Alternatively, A may sue B in an action for money had and received.[49]
Suppose, in the hypothesis given above, B takes the ten $100 notes with notice of A’s mistake.
At the moment of B’s purported receipt, notwithstanding his notice of A’s mistake, B does not become a constructive trustee of the notes because he does not have legal title to them. B does not have anything to hold in trust, and there cannot be a trust without trust property.[50] At the moment of receipt by B, it is A who has absolute title to the notes.
Suppose that, subsequently to his receipt of the notes, B uses them to open a bank account for himself. Because B’s bank will have acquired the notes for value and without notice of B’s lack of title to them, B’s bank will have acquired absolute title to them as currency.[51]
Because B has used the ten $100 notes to open a bank account in his own name, he will be the legal owner of a chose in action against the bank to the value of $1000.[52] The question here is this: is B also the equitable owner of that chose in action? Since B has acquired the legal chose in action with notice that the bank notes, used by him to acquire that chose, belonged to A, B will have acquired that chose in action as a constructive trustee for A.[53]
As a constructive trustee of the legal chose in action for the benefit of A, B will be accountable to A for the legal chose in action and for all the profits derived from that chose in action.[54]
Suppose that, in the above hypothesis, B takes the ten $100 notes from A without notice of A’s mistake.
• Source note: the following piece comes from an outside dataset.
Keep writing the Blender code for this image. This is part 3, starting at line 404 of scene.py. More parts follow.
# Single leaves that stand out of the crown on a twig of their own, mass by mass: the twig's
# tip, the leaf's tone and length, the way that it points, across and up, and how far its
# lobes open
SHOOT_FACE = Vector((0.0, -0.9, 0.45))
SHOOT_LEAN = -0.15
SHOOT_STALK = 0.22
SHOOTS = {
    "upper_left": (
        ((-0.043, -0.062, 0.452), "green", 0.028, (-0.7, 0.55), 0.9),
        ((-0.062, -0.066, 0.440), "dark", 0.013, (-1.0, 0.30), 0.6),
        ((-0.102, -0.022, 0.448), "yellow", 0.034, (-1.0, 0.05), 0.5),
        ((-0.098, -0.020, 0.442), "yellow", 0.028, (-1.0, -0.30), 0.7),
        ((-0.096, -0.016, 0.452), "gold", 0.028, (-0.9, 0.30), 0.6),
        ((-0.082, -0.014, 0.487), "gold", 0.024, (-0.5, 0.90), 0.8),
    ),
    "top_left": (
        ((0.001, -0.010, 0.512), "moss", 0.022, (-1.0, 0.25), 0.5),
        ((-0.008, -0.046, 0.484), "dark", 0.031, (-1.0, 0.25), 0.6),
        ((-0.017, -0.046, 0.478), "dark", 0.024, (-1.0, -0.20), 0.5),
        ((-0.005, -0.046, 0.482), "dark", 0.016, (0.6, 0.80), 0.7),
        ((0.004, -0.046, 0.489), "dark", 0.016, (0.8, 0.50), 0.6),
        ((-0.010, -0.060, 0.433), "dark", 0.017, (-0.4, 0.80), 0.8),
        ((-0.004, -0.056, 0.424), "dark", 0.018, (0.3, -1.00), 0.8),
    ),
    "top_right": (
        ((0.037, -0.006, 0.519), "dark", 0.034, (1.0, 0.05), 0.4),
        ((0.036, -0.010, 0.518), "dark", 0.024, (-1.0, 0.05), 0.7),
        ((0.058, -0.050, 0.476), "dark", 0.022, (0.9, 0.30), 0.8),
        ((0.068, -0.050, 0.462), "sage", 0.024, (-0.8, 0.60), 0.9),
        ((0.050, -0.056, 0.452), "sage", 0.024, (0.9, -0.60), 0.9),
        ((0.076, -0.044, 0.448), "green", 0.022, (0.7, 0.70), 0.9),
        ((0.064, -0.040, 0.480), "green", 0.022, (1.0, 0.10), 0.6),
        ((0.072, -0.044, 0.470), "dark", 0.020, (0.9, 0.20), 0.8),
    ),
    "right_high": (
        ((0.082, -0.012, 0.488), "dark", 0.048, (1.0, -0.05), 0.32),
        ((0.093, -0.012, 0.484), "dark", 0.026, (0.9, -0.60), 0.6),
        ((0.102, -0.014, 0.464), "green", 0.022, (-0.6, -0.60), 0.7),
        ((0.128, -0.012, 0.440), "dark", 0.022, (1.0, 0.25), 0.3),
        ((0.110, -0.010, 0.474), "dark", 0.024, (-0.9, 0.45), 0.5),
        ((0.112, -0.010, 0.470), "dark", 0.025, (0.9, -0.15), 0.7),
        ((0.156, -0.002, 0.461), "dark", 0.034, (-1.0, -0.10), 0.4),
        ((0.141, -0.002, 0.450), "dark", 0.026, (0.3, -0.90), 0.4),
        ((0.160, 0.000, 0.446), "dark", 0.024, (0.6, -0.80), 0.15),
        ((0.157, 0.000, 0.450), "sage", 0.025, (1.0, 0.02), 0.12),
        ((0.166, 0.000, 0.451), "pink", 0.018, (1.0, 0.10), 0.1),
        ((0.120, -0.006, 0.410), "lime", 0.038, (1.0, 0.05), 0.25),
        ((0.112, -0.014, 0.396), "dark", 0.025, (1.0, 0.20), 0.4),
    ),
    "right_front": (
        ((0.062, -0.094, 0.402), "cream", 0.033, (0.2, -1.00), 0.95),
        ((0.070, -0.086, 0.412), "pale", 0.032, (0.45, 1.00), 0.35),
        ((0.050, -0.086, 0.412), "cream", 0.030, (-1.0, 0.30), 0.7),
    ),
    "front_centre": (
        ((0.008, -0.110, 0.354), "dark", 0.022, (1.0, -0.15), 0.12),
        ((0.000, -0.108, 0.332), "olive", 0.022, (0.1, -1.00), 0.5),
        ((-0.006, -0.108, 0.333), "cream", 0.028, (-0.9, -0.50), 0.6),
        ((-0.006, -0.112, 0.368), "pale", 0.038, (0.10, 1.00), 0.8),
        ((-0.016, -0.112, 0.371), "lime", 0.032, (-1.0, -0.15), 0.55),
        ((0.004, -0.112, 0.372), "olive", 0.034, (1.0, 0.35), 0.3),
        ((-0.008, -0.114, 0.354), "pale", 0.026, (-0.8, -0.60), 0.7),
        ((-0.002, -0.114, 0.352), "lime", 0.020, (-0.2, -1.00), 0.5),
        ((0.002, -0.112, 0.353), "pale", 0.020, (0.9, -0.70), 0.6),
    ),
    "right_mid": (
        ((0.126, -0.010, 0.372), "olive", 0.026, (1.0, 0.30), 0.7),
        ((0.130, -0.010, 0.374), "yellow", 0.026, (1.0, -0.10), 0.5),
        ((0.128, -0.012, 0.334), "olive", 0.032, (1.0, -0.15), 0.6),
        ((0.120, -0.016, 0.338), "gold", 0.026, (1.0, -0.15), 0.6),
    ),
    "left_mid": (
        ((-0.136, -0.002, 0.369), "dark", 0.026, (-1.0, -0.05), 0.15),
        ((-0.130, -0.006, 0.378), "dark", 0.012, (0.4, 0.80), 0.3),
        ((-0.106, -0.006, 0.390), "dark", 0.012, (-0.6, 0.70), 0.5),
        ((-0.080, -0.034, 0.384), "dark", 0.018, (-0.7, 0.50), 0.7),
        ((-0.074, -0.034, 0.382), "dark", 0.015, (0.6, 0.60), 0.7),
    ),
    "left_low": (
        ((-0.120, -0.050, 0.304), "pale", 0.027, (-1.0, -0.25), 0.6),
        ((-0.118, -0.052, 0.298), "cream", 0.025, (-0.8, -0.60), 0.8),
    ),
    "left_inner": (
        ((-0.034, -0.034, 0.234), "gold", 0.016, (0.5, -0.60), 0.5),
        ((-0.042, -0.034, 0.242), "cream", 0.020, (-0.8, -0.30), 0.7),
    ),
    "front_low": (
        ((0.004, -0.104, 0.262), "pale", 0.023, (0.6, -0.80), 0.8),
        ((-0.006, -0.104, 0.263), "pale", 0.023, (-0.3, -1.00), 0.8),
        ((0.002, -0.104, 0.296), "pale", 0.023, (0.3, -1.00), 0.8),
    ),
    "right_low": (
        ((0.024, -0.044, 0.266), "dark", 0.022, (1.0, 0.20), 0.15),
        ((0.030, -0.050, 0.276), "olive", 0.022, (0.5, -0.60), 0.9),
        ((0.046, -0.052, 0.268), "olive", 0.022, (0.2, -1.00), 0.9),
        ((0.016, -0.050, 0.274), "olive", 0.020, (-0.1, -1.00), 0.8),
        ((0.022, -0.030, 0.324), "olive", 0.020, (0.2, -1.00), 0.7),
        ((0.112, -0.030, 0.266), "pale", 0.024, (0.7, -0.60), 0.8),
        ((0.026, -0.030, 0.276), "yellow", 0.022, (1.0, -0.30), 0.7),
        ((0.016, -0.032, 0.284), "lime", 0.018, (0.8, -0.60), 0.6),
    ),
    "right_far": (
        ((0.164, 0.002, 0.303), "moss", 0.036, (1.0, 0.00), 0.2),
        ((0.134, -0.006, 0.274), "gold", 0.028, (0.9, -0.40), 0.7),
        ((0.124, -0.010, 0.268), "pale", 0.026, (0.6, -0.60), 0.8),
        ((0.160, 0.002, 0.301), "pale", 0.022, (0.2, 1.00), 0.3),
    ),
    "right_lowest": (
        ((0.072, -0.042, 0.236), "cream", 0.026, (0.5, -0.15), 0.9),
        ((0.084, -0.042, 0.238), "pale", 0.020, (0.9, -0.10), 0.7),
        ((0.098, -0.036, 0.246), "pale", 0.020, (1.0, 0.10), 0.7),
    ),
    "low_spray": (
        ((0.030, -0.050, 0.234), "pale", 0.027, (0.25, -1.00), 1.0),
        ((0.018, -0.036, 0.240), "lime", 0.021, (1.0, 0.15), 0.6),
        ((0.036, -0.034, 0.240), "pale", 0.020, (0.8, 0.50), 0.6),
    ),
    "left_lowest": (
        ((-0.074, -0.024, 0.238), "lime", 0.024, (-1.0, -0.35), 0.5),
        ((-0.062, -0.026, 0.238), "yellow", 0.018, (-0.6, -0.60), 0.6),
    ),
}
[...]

At the moment of B’s receipt, A remains the absolute owner of those notes because A’s mistake has vitiated his intention to transfer the title to those notes to B.[55] At the moment of receipt, B is not what equity calls an innocent volunteer. This is so because, at that moment, B has not obtained even the legal title to the notes, whereas an innocent volunteer is someone who has received the legal title to property but who has not given value for it and who, at the time of the receipt of the legal title, did not have notice that the equitable title to the property was vested in a third party.[56]
Suppose that B, being still unaware of A’s mistake, uses the notes (which are owned by A both at law and in equity but which are within B’s physical control) to open a bank account for himself (B). The bank, in acquiring those notes from B, for value and without notice of B’s lack of title to them, will obtain title to them as currency.[57] B will correlatively acquire the legal title to a chose in action against the bank, that legal chose being constituted by his credit balance in the bank of $1000. However, B will not acquire the equitable title to that legal chose in action because, although B had no notice of A’s mistake when B acquired the legal chose in action by using the ten $100 notes to open B’s account at the bank, A’s intention to transfer the title to the ten $100 notes to B was vitiated by A’s causative mistake.
B has legal title to the chose in action but he does not have the equitable title to it. Does this separation of the legal title from the equitable title make B a trustee of the chose in action for A?
In Hardoon v Belilios[58] Lord Lindley, speaking for the Privy Council, observed that all that was necessary to establish the relation of trustee and beneficiary was to prove that the legal title to property was in one person and that the equitable title to it was in another person.[59] If this rule in Hardoon v Belilios[60] were to be applied without exception, then B would have to be regarded as a constructive trustee of the legal chose in action for A, notwithstanding B’s lack of notice of A’s mistake when B acquired his legal title to the legal chose in action.
However, in In re Diplock[61] the English Court of Appeal determined that a person who acquired legal title to property without giving value for it, but who had no notice of another person’s existing equitable interest in it, was, in equity, an innocent volunteer in relation to that property, and not a constructive trustee of it.[62] In Westdeutsche[63] a majority[64] of the law lords endorsed this proposition of law. It is suggested that this proposition of law constitutes an exception to the rule, enunciated in Hardoon v Belilios,[65] that the separation of equitable title from legal title necessarily creates a trust. It is further suggested that a person who accidentally receives legal title to a chose in action by virtue of a mistaken payment into his bank account, but who, at the time of the mistaken payment is not aware of the payer’s causative mistake, is an innocent volunteer, so that the equitable title to that chose in action is vested in the payer, and not in the payee, although the payer’s equitable title does not make the payee a constructive trustee of that chose for the payer.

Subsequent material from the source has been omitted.